Tom Harkin (D-IA), chairman of the Senate Committee on Health, Education, Labor and Pensions (HELP), introduced a comprehensive Higher Education Act reauthorization bill on June 25. The Higher Education Affordability Act (HEAA), which includes several provisions for which NASFAA has been advocating, takes the form of a discussion draft and marks the HELP Committee’s first step toward reauthorization of the Higher Education Act. This article is the fourth in a series that will examine various provisions proposed by this bill. 
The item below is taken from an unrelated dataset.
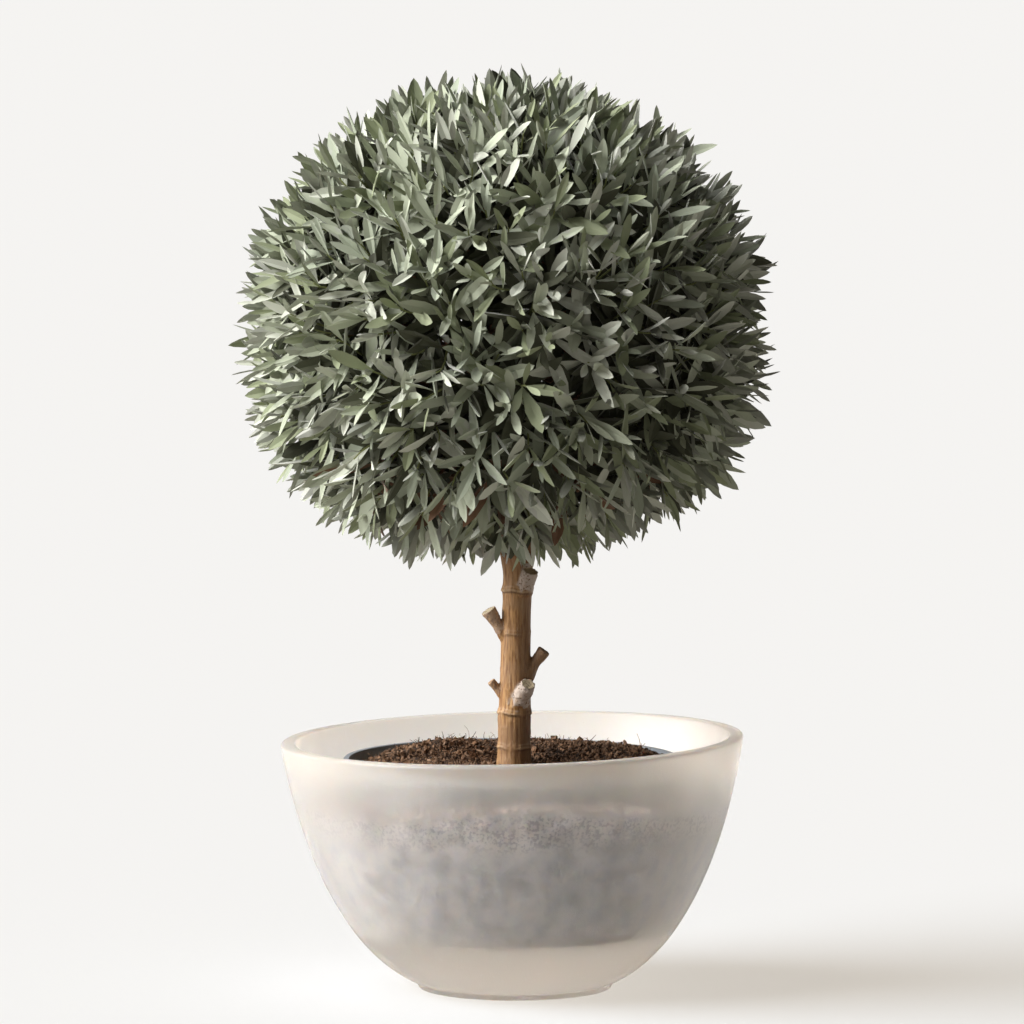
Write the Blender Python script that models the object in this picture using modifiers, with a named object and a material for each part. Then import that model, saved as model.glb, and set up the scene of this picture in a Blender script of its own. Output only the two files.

The Harkin discussion draft bill contains provisions that would affect several measures of institutional eligibility and responsibility. A few of these changes are sector-specific, but most impact all institutions, regardless of type. This article summarizes the following provisions of the Harkin bill: 

  • Repayment rates
  • Centralized complaint resolution and tracking system
  • Code of conduct in affiliated consumer financial products and services and ban on certain activities
  • Marketing restrictions
  • Default measures: default prevention plans, student default risk, and default manipulation
  • 85-15 Rule for proprietary institutions
  • Proprietary school oversight

Repayment Rates

The Harkin bill proposes to establish two additional measures of institutional outcomes, which would be used for informational purposes only, as opposed to eligibility thresholds—at least for now: a repayment rate based on dollar volume (as opposed to borrower-based) and a “speed-based” repayment rate that measures how quickly borrowers repay their loans.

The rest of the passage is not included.